We must remember the close relationship between woman and the cosmos. The whole gamut of pagan mysteries prefigured this even up to the cult of the Virgin Mary--“Blessed Land, Promised Land, Abundant Harvest.” These liturgical names are the cosmic symbols of the new Eve--Virgin and Mother. This mysterious bond explains the command not to tempt God, not to sully and profane chastity. This virtue goes beyond the physiological and expresses the entire and chaste structure of the human spirit. It constitutes the charism of the sacrament of marriage. In a wider sense, it inspires the meaning of the sacredness of every particle of God's creation, inviolable in its expectation of salvation that is to come from the chaste man.14.33 The power of chastity is the contrary of the power of magic and signifies the return to the true “supernaturally natural power” of paradise.14.34 “Thou shalt not tempt thy God” means then that you shall not make of your conformity to God the accomplice of your passions in anti-chastity.
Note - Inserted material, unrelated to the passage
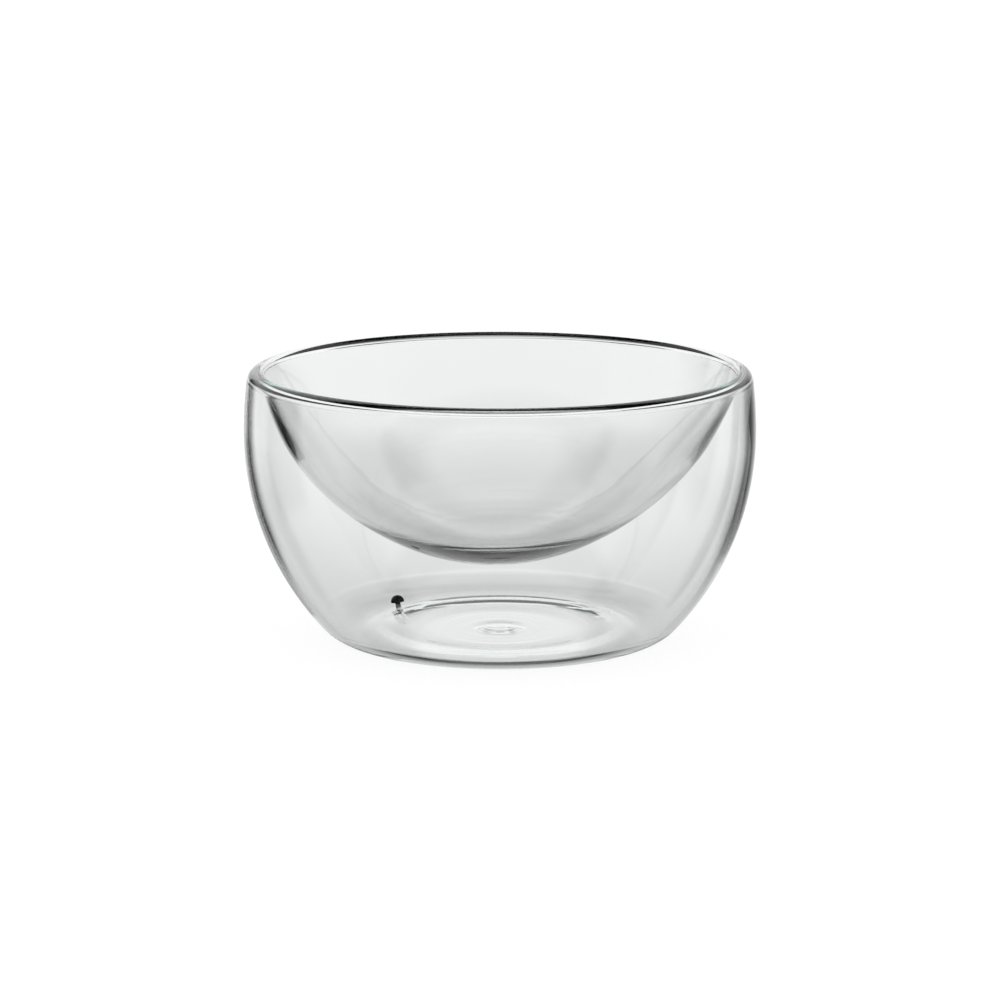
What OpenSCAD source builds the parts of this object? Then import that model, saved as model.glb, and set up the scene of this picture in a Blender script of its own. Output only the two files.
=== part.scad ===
// Double-walled glass dessert dish: one fused glass body round a sealed air space,
// and the soft plug that closes the vent hole in its base. Millimetres, +Z up,
// with the origin at the centre of the foot ring's contact plane.

/* [Overall] */
// Outside diameter at the belly
outer_d = 115; // [100:1:135]
// Height from the foot ring to the crest of the rim
height = 61.2; // [56:0.2:72]
// Height of the widest point of the outer shell
belly_z = 46.8; // [40:0.2:52]

/* [Outer shell] */
// Outside diameter of the foot ring's contact face
foot_d = 65.8; // [58:0.2:74]
// Width of the flat contact face
foot_w = 0.8; // [0.5:0.1:1.4]
// Radius of the heel between the foot ring and the side
heel_r = 10.6; // [8:0.1:13]
// Glass thickness at the belly
wall_t = 0.95; // [0.8:0.05:1.2]
// How far above the belly the inner face of the wall is widest, which thickens the wall downwards
wall_taper = 1.4; // [0.5:0.1:2.5]
// Glass thickness of the base and the heel
base_t = 1.55; // [1.2:0.05:2]

/* [Pushed-up base] */
// Height to which the base is pushed up inside the foot ring
push_h = 0.9; // [0.8:0.05:1.2]
// Width over which the base rises from the foot ring to its crest
push_run = 7; // [5:0.1:8]
// Depth by which the middle of the base dips below the crest
dip_h = 0.75; // [0.4:0.05:0.85]
// Width over which the dip falls
dip_run = 9; // [6:0.5:11]
// Diameter of the raised pip where the glass was sealed off
pip_d = 12.4; // [8:0.2:15]
// Height of the pip
pip_h = 0.7; // [0.3:0.1:1]

/* [Rim] */
// Outer rounding of the rim
lip_outer_r = 2.7; // [2.6:0.05:3.1]
// Inner rounding of the rim
lip_inner_r = 1; // [0.9:0.05:1.3]
// Angle through which the shoulder leans in before the rim's rounding starts
shoulder_turn = 7.2; // [6.4:0.2:8.6]
// Solid glass between the air space and the crest of the rim
lip_t = 1.45; // [1.25:0.05:2.4]
// Rounding of the air space's two upper corners
corner_r = 0.95; // [0.7:0.05:1.05]

/* [Inner bowl] */
// Depth of the bowl below the crest of the rim
bowl_depth = 42; // [34:0.5:50]
// Glass thickness of the bowl's floor and lower side
bowl_floor_t = 2.4; // [1.8:0.1:3]
// Glass thickness of the bowl's side below the rim
bowl_wall_t = 1.05; // [0.8:0.05:1.15]
// Arc of thin glass below the air space's inner corner, in degrees about the bowl's centre
thin_arc = 1; // [0.5:0.5:6]
// Arc below the thin glass over which the glass gets heavier, in degrees
taper_arc = 38; // [20:1:50]

/* [Vent and plug] */
// Bearing of the vent hole round the base, counted from the right-hand side
vent_bearing = 147.5; // [0:0.5:360]
// Distance of the vent hole inside the middle of the heel
vent_inset = 5.1; // [3.8:0.1:6]
// Diameter of the vent hole
vent_d = 1.3; // [1:0.1:1.8]
// Radial clearance between the plug's neck and the vent hole
plug_gap = 0.05; // [0.03:0.01:0.1]
// Depth of the plug's end inside the vent hole
plug_recess = 0.1; // [0.05:0.05:0.4]
// Height of the plug's neck between the glass and its head
plug_stem_h = 1.2; // [0.6:0.1:1.6]
// Diameter of the plug's domed head inside the air space
plug_head_d = 3.1; // [2.6:0.1:3.6]
// Height of the plug's domed head
plug_head_h = 1.6; // [1.2:0.1:2.2]
// Share of the head's height that is a straight edge below the dome
plug_edge_part = 0.25; // [0.1:0.05:0.5]

/* [Hidden] */
// Largest distance between a drawn arc and its true curve
arc_tol = 0.01;
// Sides of a revolved form, and of the small round plug and hole
turn_fn = 144;
plug_fn = 48;
// Steps along each face of the base and along the back of the bowl
base_steps = 36;
bowl_steps = 40;

belly_r = outer_d / 2;
foot_r = foot_d / 2;
foot_inner_r = foot_r - foot_w;
crest_r = foot_inner_r - push_run;
vent_r = foot_r - vent_inset;
pip_r = pip_d / 2;
// Length of the vent's bore to either side of the underside, past both faces of the base
bore_reach = base_t + push_h;

// Two tangent arcs, heel and side, join the foot to the belly. This is the side's radius.
function side_radius(reach, rise, heel) =
    (reach * reach + rise * rise - 2 * rise * heel) / (2 * (reach - heel));
// The direction, from the side's centre, in which the side meets the heel
function heel_angle(reach, rise, heel, side) =
    atan2(heel - rise, side - reach);

side_r = side_radius(belly_r - foot_r, belly_z, heel_r);
heel_end = heel_angle(belly_r - foot_r, belly_z, heel_r, side_r);

inner_belly_r = belly_r - wall_t;
inner_belly_z = belly_z + wall_taper;
inner_heel_r = heel_r - base_t;
inner_side_r = side_radius(inner_belly_r - foot_r, inner_belly_z - base_t, inner_heel_r);
inner_heel_end = heel_angle(inner_belly_r - foot_r, inner_belly_z - base_t, inner_heel_r, inner_side_r);

// The shoulder leans in from the belly and meets the outer rounding of the rim
shoulder_r = (height - belly_z - lip_outer_r * (1 - sin(shoulder_turn))) / sin(shoulder_turn);
lip_r = belly_r - (shoulder_r - lip_outer_r) * (1 - cos(shoulder_turn)) - lip_outer_r;

// The bowl is a spherical cap that is tangent to the inner rounding of the rim
cap_fall = bowl_depth - lip_inner_r;
bowl_r = (lip_r * lip_r + cap_fall * cap_fall - lip_inner_r * lip_inner_r) / (2 * bowl_depth);
bowl_z = height - bowl_depth + bowl_r;
mouth_angle = atan2(height - lip_inner_r - bowl_z, lip_r);

cavity_top = height - lip_t;
// Centres of the air space's corners: against the shoulder, and against the back of the bowl
outer_corner = [
    inner_belly_r - shoulder_r
        + sqrt(pow(shoulder_r - corner_r, 2) - pow(cavity_top - corner_r - inner_belly_z, 2)),
    cavity_top - corner_r
];
back_r = bowl_r + bowl_wall_t;
inner_corner = [
    sqrt(pow(back_r + corner_r, 2) - pow(bowl_z - cavity_top + corner_r, 2)),
    cavity_top - corner_r
];
outer_corner_angle = atan2(
    outer_corner[1] - inner_belly_z, outer_corner[0] - inner_belly_r + shoulder_r);
inner_corner_angle = atan2(inner_corner[1] - bowl_z, inner_corner[0]);

// Points along an arc, close enough together to stay within arc_tol of it
function arc(centre, radius, from, to) =
    let (count = max(2, ceil(abs(to - from) / (2 * acos(1 - arc_tol / radius)))))
    [for (i = [0:count])
        let (a = from + (to - from) * i / count)
        [centre[0] + radius * cos(a), centre[1] + radius * sin(a)]];

// A step from 0 to 1 with level ends
function ease(t) = t <= 0 ? 0 : t >= 1 ? 1 : (1 - cos(180 * t)) / 2;

// Height of the base's underside over the foot plane at radius r
function push(r) =
    push_h * (1 - ease((r - crest_r) / push_run)) - dip_h * (1 - ease((r - crest_r + dip_run) / dip_run));

// Height of the pip at radius r
function pip(r) = pip_h * (1 - ease(r / pip_r));

// Slope of the base across the vent hole, which the hole and its plug stand square to
vent_slope = (push(vent_r - vent_d / 2) - push(vent_r + vent_d / 2)) / vent_d;

// Angle from the bowl's centre line at which its back meets the air space's inner corner
back_arc = 90 + inner_corner_angle;

// Thickness of the bowl's glass at an angle from its centre line
function bowl_thickness(a) =
    bowl_wall_t + (bowl_floor_t - bowl_wall_t) * ease((back_arc - thin_arc - a) / taper_arc);

// The back of the bowl, from its lowest point to the air space's inner corner
function bowl_back() =
    [for (i = [0:bowl_steps])
        let (a = back_arc * i / bowl_steps, r = bowl_r + bowl_thickness(a))
        [r * sin(a), bowl_z - r * cos(a)]];

// One face of the base from the centre line out to the radius end, as points
function base_face(end, lift, pip_share) =
    [for (i = [0:base_steps])
        let (r = end * i / base_steps)
        [r, lift + push(r) + pip_share * pip(r)]];

// Half section of the glass without its air space: underside, side, rim and bowl
module outer_section() {
    under = base_face(foot_inner_r, 0, 0);
    heel = arc([foot_r, heel_r], heel_r, -90, heel_end);
    side = arc([belly_r - side_r, belly_z], side_r, heel_end, 0);
    shoulder = arc([belly_r - shoulder_r, belly_z], shoulder_r, 0, shoulder_turn);
    lip_outside = arc([lip_r, height - lip_outer_r], lip_outer_r, shoulder_turn, 90);
    lip_inside = arc([lip_r, height - lip_inner_r], lip_inner_r, 90, 180 + mouth_angle);
    bowl = arc([0, bowl_z], bowl_r, mouth_angle, -90);
    polygon(concat(under, heel, side, shoulder, lip_outside, lip_inside, bowl));
}

// Half section of the air space between the two walls
module cavity_section() {
    floor_face = base_face(foot_r, base_t, 1);
    heel = arc([foot_r, base_t + inner_heel_r], inner_heel_r, -90, inner_heel_end);
    side = arc([inner_belly_r - inner_side_r, inner_belly_z], inner_side_r, inner_heel_end, 0);
    shoulder = arc([inner_belly_r - shoulder_r, inner_belly_z], shoulder_r, 0, outer_corner_angle);
    corner_out = arc(outer_corner, corner_r, outer_corner_angle, 90);
    corner_in = arc(inner_corner, corner_r, 90, 180 + inner_corner_angle);
    back = bowl_back();
    polygon(concat(floor_face, heel, side, shoulder, corner_out, corner_in,
        [for (i = [len(back) - 1:-1:0]) back[i]]));
}

// Puts its children at the vent, with z = 0 on the underside of the base and +Z square to it
module at_vent() {
    rotate([0, 0, vent_bearing])
    translate([vent_r, 0, push(vent_r)])
    rotate([0, atan(vent_slope), 0])
    children();
}

// The fused inner bowl and outer shell, with the vent hole through the base
module glass_body() {
    color([0.93, 0.96, 0.95, 0.35])
    difference() {
        rotate_extrude($fn = turn_fn)
        difference() {
            outer_section();
            cavity_section();
        }
        at_vent()
        cylinder(h = 2 * bore_reach, d = vent_d, center = true, $fn = plug_fn);
    }
}

// The vent plug: a neck that fills the hole and carries a domed head in the air space
module vent_plug() {
    color([0.03, 0.03, 0.03])
    at_vent()
    rotate_extrude($fn = plug_fn)
    union() {
        translate([0, plug_recess])
        square([vent_d / 2 - plug_gap, base_t + plug_stem_h]);
        translate([0, base_t + plug_stem_h])
        plug_head_section();
    }
}

// Half section of the head: a short straight edge under a dome
module plug_head_section() {
    edge_h = plug_edge_part * plug_head_h;
    dome_h = plug_head_h - edge_h;
    dome_r = (pow(plug_head_d / 2, 2) + dome_h * dome_h) / (2 * dome_h);
    dome_start = asin((dome_r - dome_h) / dome_r);
    polygon(concat([[0, 0], [plug_head_d / 2, 0]],
        arc([0, plug_head_h - dome_r], dome_r, dome_start, 90)));
}

glass_body();
vent_plug();
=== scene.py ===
import math

import bmesh
import bpy
from mathutils import Matrix


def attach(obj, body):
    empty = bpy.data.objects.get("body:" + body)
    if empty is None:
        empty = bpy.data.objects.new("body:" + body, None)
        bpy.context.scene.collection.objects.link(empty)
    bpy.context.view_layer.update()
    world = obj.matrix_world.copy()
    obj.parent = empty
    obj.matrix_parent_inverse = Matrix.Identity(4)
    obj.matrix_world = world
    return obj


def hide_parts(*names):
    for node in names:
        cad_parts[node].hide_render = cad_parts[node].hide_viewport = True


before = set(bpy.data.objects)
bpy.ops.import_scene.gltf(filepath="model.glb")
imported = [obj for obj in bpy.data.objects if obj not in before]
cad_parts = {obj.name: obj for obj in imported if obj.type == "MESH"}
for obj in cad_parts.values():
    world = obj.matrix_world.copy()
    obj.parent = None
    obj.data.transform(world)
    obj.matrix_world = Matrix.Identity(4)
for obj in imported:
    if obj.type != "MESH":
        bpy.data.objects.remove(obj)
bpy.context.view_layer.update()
mm = 0.001
print("frame loaded", list(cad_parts))


# Camera first: it sets what the glass is seen against
cameraSettings = {"distance": 0.850, "height": 0.19743, "aimHeight": 0.031, "lens": 138.2, "sensor": 36.0}


def addCamera():
    data = bpy.data.cameras.new("mainCamera")
    data.sensor_width = cameraSettings["sensor"]
    data.lens = cameraSettings["lens"]
    data.clip_start = 0.01
    data.clip_end = 20.0
    camera = bpy.data.objects.new("mainCamera", data)
    bpy.context.scene.collection.objects.link(camera)
    camera.location = (0.0, -cameraSettings["distance"], cameraSettings["height"])
    drop = cameraSettings["height"] - cameraSettings["aimHeight"]
    pitch = math.atan2(drop, cameraSettings["distance"])
    camera.rotation_euler = (math.radians(90.0) - pitch, 0.0, 0.0)
    bpy.context.scene.camera = camera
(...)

Origen speaks of the “chastity of the Soul”14.35 which the Fathers of the desert called “the purification of the heart”. Even those monks who were already married attained this spiritual development. There was already a transcendence of the physiological state itself.
Chaste love is attracted by the heart that remains virgin beyond every corporeal actuation. According to the Bible, there is a total “knowledge” of two beings, a conversation of spirit with spirit in which the body seems amazingly the vehicle of the spiritual. This is why St. Paul says that man should learn “to possess his vessel in holiness and honor”.14.36 As undefiled matter suitable for liturgical use, the chaste man is entirely, body and soul, the matter of the sacrament of marriage, with the sanctification of his love. The charism of the sacrament effects the transcendence of the self toward the transparent presence of one for the other, of one toward the other, in order to offer themselves together as a single being to God.
Chastity--sophrosyne--integrates all the elements of the human being into a whole that is virginal and interior as to the spirit, and that is why St. Paul speaks of the salvation of every mother by means of chastity.14.37 The Pauline dialectic of the circumcision of the flesh interiorizes it even to “the circumcised... heart”.14.38 The same dialectic interiorizes chastity: “He who is not spiritual in his flesh becomes carnal even in his spirit,” and again, “the virginity of the flesh belongs to a small number, the virginity of the heart should belong to all.”14.39
Love penetrates to the very root of instinct and “changes even the substance of things”, says St. John Chrysostom.14.40 It raises the empirical aims to the ends created by the spirit, and makes of them a pure source of immaterial joy.
Familiarity with icons purifies the imagination, teaches “the mortification of the eyes” in order to contemplate beauty chastely. In the beauty of the body, the soul is its form, and in the beauty of the soul, the image of God delights us. Islamic wisdom has understood this, as can be seen in the saying: “The paradise of the faithful gnostic is his own body, and the hell of the man without faith or gnosis is equally his own body.”14.41
Bishop Nonnus of Edessa in contemplating the beauty of a dancer (the future St. Pelagia) “took it as a subject for glorifying the sovereign beauty, of which her beauty was only the reflection, and feeling himself transported by the fire of divine love, shed tears of joy... He was raised”, continues St. John Climacus, “to a wholly incorruptible state before the universal resurrection.”14.42
An erotic imagination decomposes the spirit by an unextinguishable thirst of hell. On the contrary, the sign of chastity, according to St. Clement of Rome, is when a man, looking at a woman, has no carnal thought in his mind. “O singular woman, you are the entire species for me,” says the poet of the unique woman in singing of chaste conjugal love.
The history of Tobias [Tobit] admirably describes the victory over concupiscence. The angel's name, Raphael, signifies “the remedy of God”; it is the chastity that is present in every great love when it is lighted by the “blazing fire of the Eternal”.14.43
Berdyaev clearly describes this inward chastity: “Love is called upon to conquer the `old' and to discover a new flesh in which the union of two is not a loss but an accomplishment of virginity, that is, of its entirely new integrality. In this incandescent point the transfiguration of the world uniquely can begin.”14.44
“To throw himself from the pinnacle of the temple”14.45 means to alienate himself and to render himself useless. The answer to this temptation and to the concupiscence that inclines a man to seize the power that Christ really possesses to the point of governing even the angels, is chastity. “To cast himself down” designates the movement from the high to the low, from heaven to hell; this was Lucifer's exact itinerary and that of the fall of man that brought concupiscence. Chastity is an ascension; it is the Savior's itinerary, from hell to the Father's kingdom. It is also an inward ascension toward the burning presence of God.
It is within one's mind that one throws himself into the presence of God, and chastity is only one of the names of the nuptial mystery of the lamb.